• _Available records_
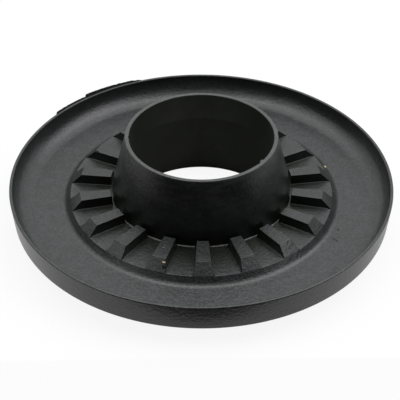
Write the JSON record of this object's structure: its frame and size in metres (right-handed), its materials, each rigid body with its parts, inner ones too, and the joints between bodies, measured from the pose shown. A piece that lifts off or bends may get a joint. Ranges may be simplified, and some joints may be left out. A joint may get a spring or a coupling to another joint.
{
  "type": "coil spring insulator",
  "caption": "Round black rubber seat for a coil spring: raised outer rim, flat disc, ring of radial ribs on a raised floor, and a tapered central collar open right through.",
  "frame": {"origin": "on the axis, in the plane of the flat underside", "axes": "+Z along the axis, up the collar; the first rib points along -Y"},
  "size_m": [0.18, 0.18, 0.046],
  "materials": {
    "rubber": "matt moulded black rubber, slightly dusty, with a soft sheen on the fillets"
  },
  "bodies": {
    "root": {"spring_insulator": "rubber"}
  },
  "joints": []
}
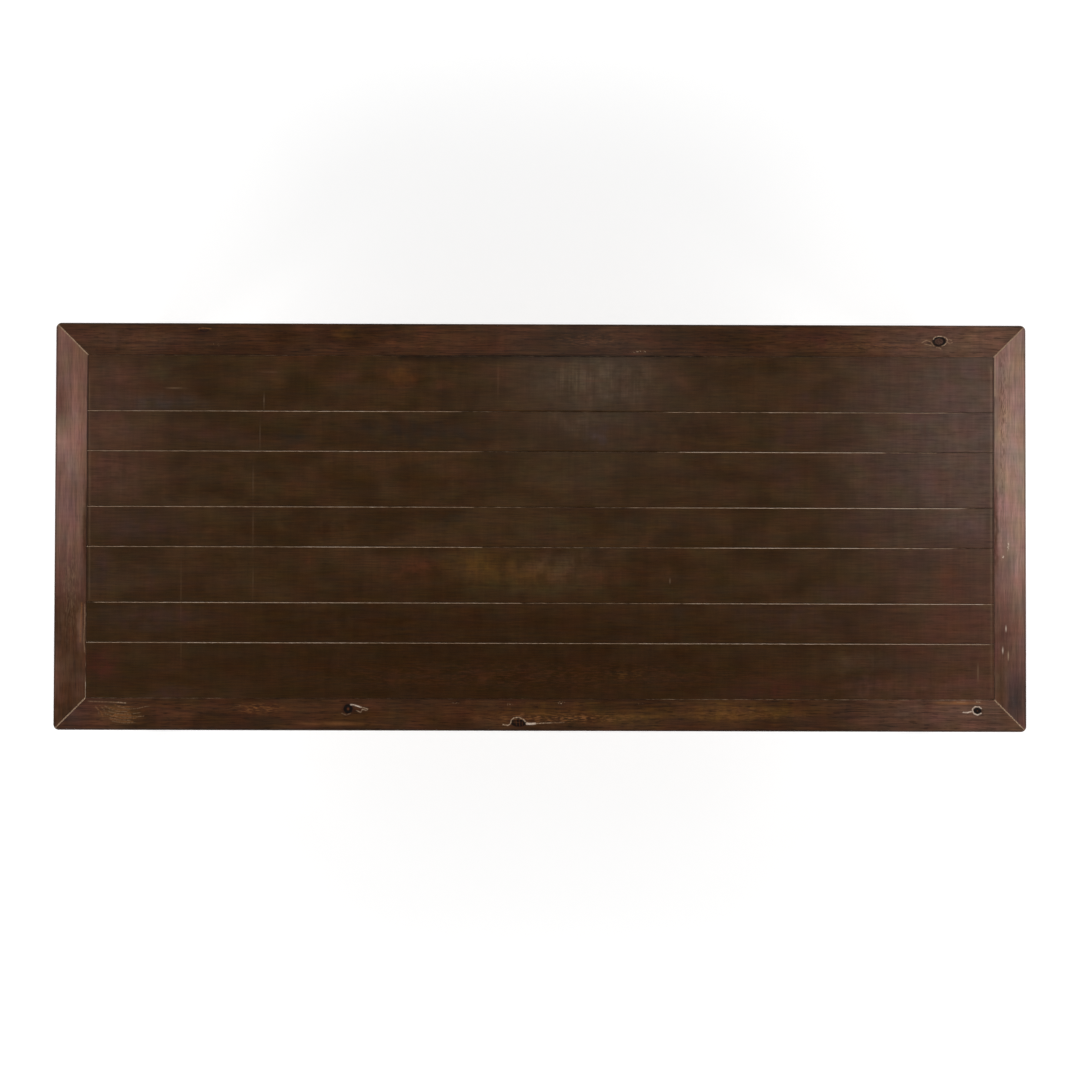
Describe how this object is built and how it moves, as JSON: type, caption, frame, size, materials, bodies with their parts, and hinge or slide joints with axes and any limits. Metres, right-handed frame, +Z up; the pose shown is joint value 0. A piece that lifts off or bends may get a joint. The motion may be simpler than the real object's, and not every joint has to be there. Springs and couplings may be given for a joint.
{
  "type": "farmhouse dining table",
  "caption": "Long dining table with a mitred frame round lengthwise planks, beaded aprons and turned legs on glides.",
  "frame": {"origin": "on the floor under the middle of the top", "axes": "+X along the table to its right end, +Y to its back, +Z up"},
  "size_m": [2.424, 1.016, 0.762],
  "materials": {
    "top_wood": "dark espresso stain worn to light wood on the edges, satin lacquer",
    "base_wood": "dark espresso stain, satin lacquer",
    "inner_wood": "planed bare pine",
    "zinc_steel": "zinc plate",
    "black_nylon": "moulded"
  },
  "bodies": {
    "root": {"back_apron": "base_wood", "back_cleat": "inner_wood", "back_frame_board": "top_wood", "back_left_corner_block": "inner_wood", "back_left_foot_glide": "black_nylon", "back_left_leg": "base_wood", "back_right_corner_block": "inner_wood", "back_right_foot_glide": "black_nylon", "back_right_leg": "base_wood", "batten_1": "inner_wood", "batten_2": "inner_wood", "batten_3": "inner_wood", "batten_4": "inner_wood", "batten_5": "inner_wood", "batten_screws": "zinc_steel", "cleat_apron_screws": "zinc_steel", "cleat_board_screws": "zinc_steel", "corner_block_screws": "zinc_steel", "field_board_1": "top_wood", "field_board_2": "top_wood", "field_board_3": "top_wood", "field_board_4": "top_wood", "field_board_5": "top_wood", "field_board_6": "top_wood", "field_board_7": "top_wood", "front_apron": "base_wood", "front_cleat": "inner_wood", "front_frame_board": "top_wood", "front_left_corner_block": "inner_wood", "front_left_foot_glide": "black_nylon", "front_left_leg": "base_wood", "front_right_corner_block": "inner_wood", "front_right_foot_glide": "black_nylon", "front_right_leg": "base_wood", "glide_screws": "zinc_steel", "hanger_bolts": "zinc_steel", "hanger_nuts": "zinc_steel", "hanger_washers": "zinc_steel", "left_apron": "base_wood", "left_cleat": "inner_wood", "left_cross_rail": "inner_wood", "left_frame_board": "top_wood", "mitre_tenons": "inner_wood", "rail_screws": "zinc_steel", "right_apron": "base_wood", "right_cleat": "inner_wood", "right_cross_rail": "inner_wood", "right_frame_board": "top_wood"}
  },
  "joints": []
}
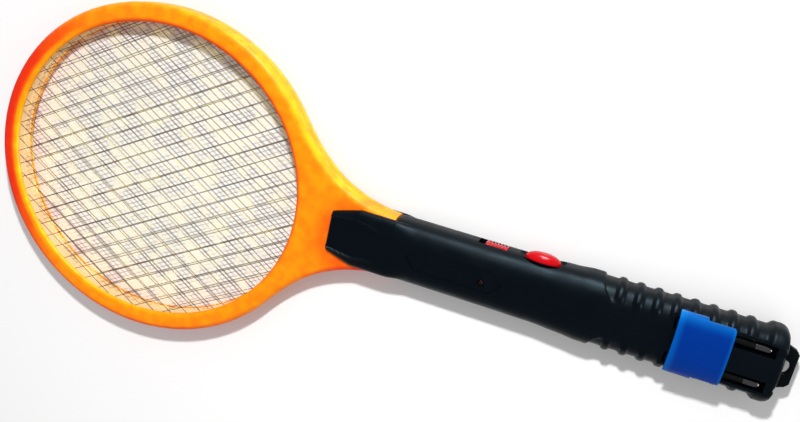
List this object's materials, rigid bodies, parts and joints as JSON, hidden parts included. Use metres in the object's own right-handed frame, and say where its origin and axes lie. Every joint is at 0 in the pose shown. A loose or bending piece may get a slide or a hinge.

• _Written instruction_
Reproduce every record, matching each line exactly.

• _Answer to this task_
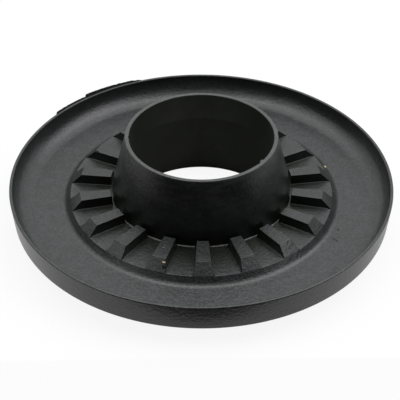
Write the JSON record of this object's structure: its frame and size in metres (right-handed), its materials, each rigid body with its parts, inner ones too, and the joints between bodies, measured from the pose shown. A piece that lifts off or bends may get a joint. Ranges may be simplified, and some joints may be left out. A joint may get a spring or a coupling to another joint.
{
  "type": "coil spring insulator",
  "caption": "Round black rubber seat for a coil spring: raised outer rim, flat disc, ring of radial ribs on a raised floor, and a tapered central collar open right through.",
  "frame": {"origin": "on the axis, in the plane of the flat underside", "axes": "+Z along the axis, up the collar; the first rib points along -Y"},
  "size_m": [0.18, 0.18, 0.046],
  "materials": {
    "rubber": "matt moulded black rubber, slightly dusty, with a soft sheen on the fillets"
  },
  "bodies": {
    "root": {"spring_insulator": "rubber"}
  },
  "joints": []
}
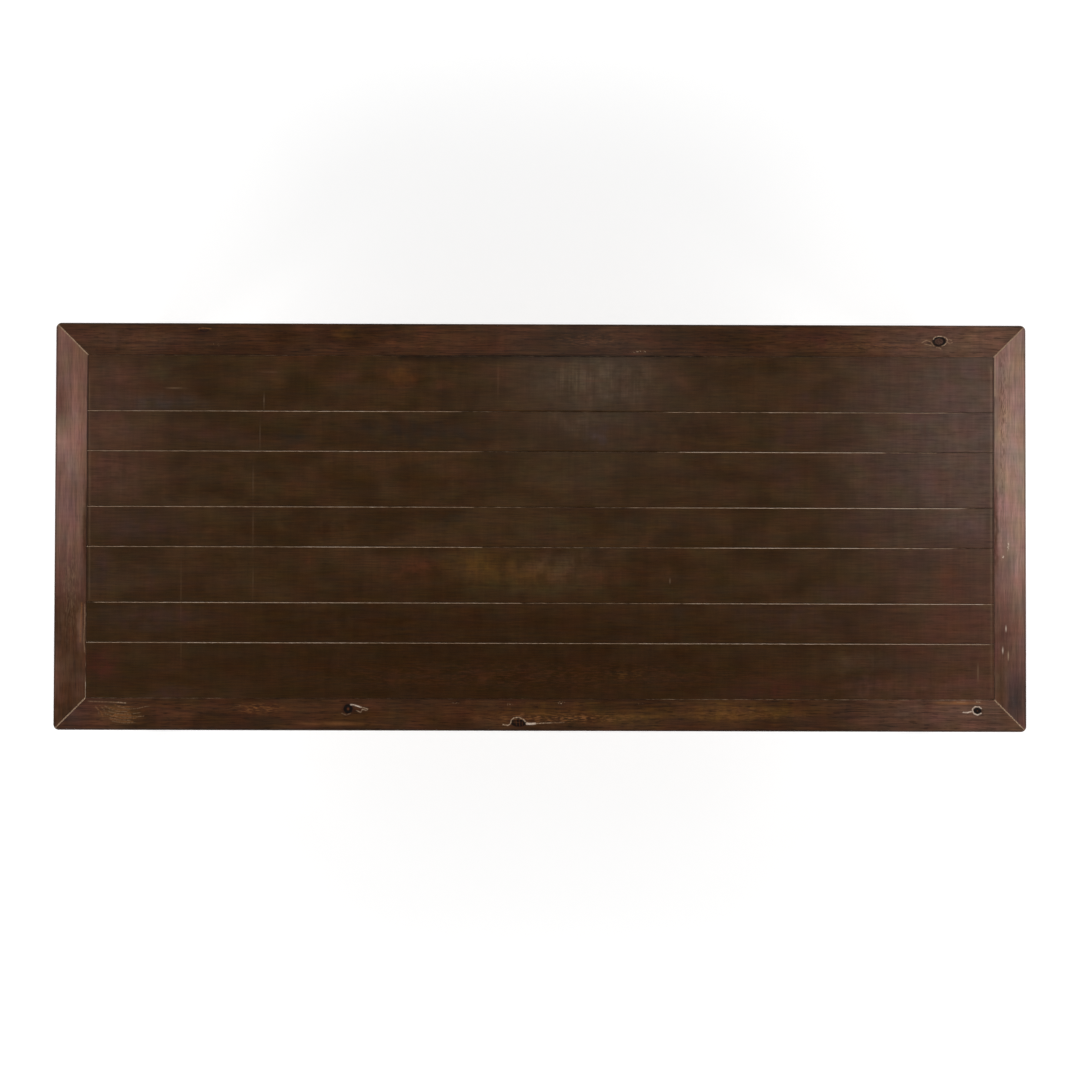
Describe how this object is built and how it moves, as JSON: type, caption, frame, size, materials, bodies with their parts, and hinge or slide joints with axes and any limits. Metres, right-handed frame, +Z up; the pose shown is joint value 0. A piece that lifts off or bends may get a joint. The motion may be simpler than the real object's, and not every joint has to be there. Springs and couplings may be given for a joint.
{
  "type": "farmhouse dining table",
  "caption": "Long dining table with a mitred frame round lengthwise planks, beaded aprons and turned legs on glides.",
  "frame": {"origin": "on the floor under the middle of the top", "axes": "+X along the table to its right end, +Y to its back, +Z up"},
  "size_m": [2.424, 1.016, 0.762],
  "materials": {
    "top_wood": "dark espresso stain worn to light wood on the edges, satin lacquer",
    "base_wood": "dark espresso stain, satin lacquer",
    "inner_wood": "planed bare pine",
    "zinc_steel": "zinc plate",
    "black_nylon": "moulded"
  },
  "bodies": {
    "root": {"back_apron": "base_wood", "back_cleat": "inner_wood", "back_frame_board": "top_wood", "back_left_corner_block": "inner_wood", "back_left_foot_glide": "black_nylon", "back_left_leg": "base_wood", "back_right_corner_block": "inner_wood", "back_right_foot_glide": "black_nylon", "back_right_leg": "base_wood", "batten_1": "inner_wood", "batten_2": "inner_wood", "batten_3": "inner_wood", "batten_4": "inner_wood", "batten_5": "inner_wood", "batten_screws": "zinc_steel", "cleat_apron_screws": "zinc_steel", "cleat_board_screws": "zinc_steel", "corner_block_screws": "zinc_steel", "field_board_1": "top_wood", "field_board_2": "top_wood", "field_board_3": "top_wood", "field_board_4": "top_wood", "field_board_5": "top_wood", "field_board_6": "top_wood", "field_board_7": "top_wood", "front_apron": "base_wood", "front_cleat": "inner_wood", "front_frame_board": "top_wood", "front_left_corner_block": "inner_wood", "front_left_foot_glide": "black_nylon", "front_left_leg": "base_wood", "front_right_corner_block": "inner_wood", "front_right_foot_glide": "black_nylon", "front_right_leg": "base_wood", "glide_screws": "zinc_steel", "hanger_bolts": "zinc_steel", "hanger_nuts": "zinc_steel", "hanger_washers": "zinc_steel", "left_apron": "base_wood", "left_cleat": "inner_wood", "left_cross_rail": "inner_wood", "left_frame_board": "top_wood", "mitre_tenons": "inner_wood", "rail_screws": "zinc_steel", "right_apron": "base_wood", "right_cleat": "inner_wood", "right_cross_rail": "inner_wood", "right_frame_board": "top_wood"}
  },
  "joints": []
}
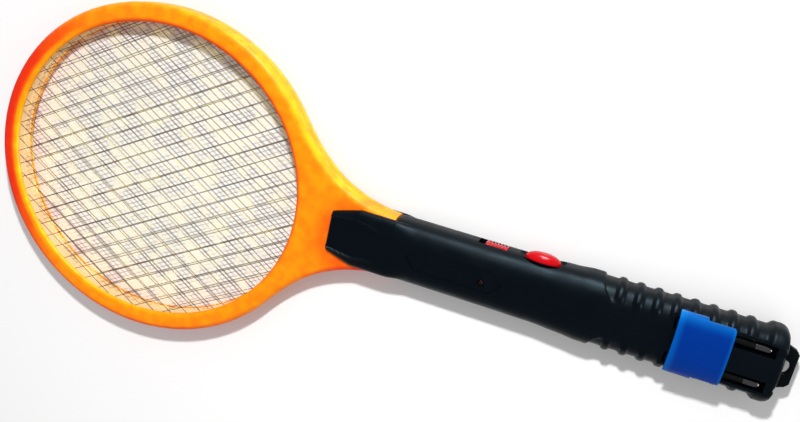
List this object's materials, rigid bodies, parts and joints as JSON, hidden parts included. Use metres in the object's own right-handed frame, and say where its origin and axes lie. Every joint is at 0 in the pose shown. A loose or bending piece may get a slide or a hinge.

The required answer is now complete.